→ **Instructions to follow**:
Go through the lines below. Copy those with "this".

→ **Data**:
-- begin --
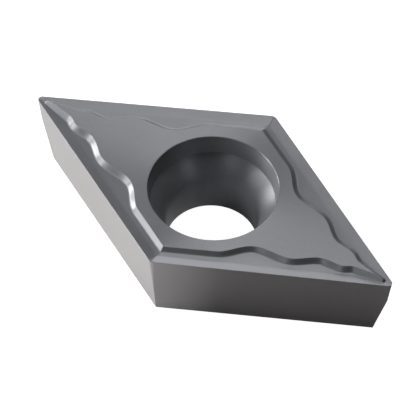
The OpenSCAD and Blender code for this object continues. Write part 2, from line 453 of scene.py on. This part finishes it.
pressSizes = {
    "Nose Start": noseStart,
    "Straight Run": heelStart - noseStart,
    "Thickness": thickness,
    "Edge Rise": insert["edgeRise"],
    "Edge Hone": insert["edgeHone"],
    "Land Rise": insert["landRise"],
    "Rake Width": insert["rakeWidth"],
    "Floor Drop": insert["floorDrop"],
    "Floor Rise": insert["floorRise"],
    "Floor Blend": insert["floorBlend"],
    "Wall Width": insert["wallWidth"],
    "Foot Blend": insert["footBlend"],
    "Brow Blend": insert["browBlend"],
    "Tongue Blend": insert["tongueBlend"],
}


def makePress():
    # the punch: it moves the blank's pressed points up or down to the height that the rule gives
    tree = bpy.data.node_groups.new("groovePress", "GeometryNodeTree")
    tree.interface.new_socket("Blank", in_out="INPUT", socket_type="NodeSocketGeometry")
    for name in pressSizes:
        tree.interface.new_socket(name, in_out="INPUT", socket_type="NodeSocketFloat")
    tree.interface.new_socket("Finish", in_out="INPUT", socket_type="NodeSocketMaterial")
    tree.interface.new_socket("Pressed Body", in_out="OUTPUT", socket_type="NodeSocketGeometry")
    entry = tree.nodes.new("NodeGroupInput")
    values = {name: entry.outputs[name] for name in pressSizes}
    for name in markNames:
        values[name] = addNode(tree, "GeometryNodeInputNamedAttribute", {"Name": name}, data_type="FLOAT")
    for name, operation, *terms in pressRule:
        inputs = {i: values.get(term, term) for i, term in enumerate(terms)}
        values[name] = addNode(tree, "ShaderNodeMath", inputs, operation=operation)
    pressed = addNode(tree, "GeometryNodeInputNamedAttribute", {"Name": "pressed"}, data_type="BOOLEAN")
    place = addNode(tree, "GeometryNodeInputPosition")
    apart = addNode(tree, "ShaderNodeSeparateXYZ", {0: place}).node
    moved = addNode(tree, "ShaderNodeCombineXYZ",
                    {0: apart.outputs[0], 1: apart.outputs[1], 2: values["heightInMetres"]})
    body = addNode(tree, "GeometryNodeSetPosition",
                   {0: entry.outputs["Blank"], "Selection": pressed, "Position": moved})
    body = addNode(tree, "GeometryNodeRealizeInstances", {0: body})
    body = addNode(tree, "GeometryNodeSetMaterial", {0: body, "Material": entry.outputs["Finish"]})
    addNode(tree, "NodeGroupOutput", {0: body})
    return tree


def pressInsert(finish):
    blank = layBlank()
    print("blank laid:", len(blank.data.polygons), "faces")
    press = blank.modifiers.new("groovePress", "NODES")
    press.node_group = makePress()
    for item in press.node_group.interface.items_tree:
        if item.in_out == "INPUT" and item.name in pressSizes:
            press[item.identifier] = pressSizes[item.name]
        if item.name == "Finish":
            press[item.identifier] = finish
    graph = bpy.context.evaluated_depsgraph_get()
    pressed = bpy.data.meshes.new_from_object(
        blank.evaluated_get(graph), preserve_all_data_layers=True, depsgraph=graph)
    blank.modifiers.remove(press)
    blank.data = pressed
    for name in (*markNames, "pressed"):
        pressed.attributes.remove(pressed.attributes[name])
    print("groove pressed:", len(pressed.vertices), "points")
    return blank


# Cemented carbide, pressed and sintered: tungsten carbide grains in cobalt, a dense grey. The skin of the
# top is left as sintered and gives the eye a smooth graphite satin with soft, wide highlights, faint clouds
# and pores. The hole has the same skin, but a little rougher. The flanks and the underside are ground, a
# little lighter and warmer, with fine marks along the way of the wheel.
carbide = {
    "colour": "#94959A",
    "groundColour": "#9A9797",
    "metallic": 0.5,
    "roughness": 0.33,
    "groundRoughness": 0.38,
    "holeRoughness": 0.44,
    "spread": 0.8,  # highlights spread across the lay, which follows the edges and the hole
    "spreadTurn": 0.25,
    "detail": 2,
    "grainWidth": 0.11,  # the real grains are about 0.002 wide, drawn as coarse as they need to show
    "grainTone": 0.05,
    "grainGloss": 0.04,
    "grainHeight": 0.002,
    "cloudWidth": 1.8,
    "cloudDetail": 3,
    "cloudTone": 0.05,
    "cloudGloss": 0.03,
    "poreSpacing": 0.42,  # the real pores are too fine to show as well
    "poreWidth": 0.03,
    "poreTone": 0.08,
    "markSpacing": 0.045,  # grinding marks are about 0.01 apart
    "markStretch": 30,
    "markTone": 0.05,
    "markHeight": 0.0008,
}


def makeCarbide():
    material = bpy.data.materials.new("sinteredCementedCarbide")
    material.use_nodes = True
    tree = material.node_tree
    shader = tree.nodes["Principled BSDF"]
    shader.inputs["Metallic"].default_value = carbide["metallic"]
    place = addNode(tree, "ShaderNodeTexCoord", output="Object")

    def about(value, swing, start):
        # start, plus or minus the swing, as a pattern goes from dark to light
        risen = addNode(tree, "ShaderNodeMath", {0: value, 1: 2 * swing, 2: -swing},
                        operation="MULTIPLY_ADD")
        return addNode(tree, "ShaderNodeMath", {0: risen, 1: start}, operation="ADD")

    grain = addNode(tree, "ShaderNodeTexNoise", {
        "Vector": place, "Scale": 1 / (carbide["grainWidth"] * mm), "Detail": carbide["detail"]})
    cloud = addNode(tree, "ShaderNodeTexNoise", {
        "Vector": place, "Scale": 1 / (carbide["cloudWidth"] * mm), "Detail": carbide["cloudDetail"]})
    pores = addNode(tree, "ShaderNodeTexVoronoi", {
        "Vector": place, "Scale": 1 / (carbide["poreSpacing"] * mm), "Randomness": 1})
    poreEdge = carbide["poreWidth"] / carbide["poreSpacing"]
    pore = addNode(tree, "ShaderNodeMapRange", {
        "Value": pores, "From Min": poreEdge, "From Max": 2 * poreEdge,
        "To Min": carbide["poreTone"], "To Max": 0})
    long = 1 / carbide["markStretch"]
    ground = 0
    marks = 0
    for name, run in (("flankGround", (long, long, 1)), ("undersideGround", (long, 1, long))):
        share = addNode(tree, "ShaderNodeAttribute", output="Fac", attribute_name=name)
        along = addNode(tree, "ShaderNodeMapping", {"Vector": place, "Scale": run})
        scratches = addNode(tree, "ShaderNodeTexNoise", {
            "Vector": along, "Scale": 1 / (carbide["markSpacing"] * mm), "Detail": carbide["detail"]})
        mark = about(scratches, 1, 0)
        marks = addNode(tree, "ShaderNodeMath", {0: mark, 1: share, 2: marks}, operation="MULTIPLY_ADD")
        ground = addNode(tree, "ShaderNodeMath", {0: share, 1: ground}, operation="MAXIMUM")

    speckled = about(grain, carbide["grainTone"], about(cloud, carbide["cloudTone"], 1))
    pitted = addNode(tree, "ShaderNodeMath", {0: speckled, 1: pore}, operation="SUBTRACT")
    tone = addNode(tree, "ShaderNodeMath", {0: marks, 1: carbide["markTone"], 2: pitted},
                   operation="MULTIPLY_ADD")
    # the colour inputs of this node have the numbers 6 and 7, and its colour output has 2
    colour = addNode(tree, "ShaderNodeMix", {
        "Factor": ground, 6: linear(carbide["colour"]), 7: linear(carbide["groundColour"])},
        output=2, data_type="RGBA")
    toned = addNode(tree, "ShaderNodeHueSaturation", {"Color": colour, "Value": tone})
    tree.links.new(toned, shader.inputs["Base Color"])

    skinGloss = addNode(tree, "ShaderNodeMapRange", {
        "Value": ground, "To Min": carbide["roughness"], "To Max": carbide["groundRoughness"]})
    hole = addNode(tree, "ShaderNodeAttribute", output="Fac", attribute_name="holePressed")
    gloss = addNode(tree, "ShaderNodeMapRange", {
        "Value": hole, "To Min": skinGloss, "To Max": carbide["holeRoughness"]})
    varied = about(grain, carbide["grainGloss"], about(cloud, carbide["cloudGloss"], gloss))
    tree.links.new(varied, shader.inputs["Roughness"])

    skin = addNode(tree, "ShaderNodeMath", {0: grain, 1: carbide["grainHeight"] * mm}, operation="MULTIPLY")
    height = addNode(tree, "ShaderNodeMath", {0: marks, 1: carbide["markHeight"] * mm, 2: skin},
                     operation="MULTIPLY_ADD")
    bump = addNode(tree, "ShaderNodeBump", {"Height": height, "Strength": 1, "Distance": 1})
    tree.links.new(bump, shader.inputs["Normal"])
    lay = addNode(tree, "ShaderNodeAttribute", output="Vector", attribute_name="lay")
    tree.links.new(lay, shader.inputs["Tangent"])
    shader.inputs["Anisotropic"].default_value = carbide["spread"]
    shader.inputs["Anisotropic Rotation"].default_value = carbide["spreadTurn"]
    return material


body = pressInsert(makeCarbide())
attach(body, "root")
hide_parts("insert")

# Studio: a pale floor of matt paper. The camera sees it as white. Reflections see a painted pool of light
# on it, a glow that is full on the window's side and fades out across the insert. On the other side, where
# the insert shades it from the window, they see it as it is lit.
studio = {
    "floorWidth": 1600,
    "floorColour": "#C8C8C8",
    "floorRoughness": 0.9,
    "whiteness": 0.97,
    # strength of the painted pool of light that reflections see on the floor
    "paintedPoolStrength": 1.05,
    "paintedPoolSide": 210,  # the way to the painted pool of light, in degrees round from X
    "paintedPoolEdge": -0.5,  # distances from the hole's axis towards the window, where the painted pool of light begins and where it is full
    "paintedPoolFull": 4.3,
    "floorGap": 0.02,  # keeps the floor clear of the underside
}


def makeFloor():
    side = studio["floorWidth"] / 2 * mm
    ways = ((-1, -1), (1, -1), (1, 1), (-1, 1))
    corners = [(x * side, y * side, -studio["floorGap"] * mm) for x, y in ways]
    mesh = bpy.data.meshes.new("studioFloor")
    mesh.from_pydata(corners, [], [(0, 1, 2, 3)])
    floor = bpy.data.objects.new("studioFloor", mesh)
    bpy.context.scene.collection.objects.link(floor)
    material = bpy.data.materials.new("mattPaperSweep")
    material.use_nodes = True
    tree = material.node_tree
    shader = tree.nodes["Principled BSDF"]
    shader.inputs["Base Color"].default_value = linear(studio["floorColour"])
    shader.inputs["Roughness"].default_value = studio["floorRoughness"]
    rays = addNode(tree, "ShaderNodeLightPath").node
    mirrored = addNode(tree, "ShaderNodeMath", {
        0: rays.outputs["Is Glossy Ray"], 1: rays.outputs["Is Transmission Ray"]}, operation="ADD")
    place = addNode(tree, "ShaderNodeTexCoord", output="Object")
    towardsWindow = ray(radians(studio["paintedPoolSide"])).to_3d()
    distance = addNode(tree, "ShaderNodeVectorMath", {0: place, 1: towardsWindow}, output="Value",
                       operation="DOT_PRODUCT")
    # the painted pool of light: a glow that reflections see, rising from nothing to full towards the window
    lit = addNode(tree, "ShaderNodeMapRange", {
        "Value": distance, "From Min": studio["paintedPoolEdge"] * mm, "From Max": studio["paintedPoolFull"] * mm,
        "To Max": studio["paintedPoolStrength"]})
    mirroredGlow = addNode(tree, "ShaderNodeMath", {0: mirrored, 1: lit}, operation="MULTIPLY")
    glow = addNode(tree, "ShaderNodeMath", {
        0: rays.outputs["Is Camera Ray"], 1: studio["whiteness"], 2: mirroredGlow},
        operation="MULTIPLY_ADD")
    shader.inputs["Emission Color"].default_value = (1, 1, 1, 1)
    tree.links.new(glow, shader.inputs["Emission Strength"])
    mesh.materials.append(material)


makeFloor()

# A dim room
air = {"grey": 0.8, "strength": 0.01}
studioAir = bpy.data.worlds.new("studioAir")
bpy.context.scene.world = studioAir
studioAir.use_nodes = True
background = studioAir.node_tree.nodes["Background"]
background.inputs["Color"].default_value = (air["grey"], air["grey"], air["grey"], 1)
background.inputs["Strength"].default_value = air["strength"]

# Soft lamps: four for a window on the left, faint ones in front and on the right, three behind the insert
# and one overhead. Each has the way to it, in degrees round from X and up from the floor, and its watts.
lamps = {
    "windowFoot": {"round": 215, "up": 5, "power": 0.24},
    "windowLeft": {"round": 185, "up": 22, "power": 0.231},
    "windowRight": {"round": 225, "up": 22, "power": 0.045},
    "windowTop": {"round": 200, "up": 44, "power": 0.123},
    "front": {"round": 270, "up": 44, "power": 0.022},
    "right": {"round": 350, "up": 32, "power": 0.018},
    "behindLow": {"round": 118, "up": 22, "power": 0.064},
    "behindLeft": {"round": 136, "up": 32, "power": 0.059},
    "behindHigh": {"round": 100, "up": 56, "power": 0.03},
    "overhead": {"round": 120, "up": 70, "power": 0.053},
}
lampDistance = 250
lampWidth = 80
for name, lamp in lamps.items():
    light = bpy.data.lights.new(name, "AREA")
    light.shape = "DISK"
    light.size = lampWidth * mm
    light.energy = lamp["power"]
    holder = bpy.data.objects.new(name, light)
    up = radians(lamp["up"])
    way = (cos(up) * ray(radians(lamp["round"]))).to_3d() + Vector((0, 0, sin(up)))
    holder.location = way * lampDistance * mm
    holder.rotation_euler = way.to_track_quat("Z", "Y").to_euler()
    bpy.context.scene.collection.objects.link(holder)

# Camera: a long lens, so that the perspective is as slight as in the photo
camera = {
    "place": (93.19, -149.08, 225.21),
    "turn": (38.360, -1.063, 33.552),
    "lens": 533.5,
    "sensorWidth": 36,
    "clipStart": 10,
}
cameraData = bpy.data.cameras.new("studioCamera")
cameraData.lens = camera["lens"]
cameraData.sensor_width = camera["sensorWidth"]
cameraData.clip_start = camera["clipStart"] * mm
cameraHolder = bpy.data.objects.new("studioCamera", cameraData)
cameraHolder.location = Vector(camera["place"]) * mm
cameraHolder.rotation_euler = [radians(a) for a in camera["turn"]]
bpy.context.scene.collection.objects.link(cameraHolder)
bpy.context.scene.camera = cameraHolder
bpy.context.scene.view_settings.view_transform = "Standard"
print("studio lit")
-- end --
→ **The reply**:
The OpenSCAD and Blender code for this object continues. Write part 2, from line 453 of scene.py on. This part finishes it.
    # the colour inputs of this node have the numbers 6 and 7, and its colour output has 2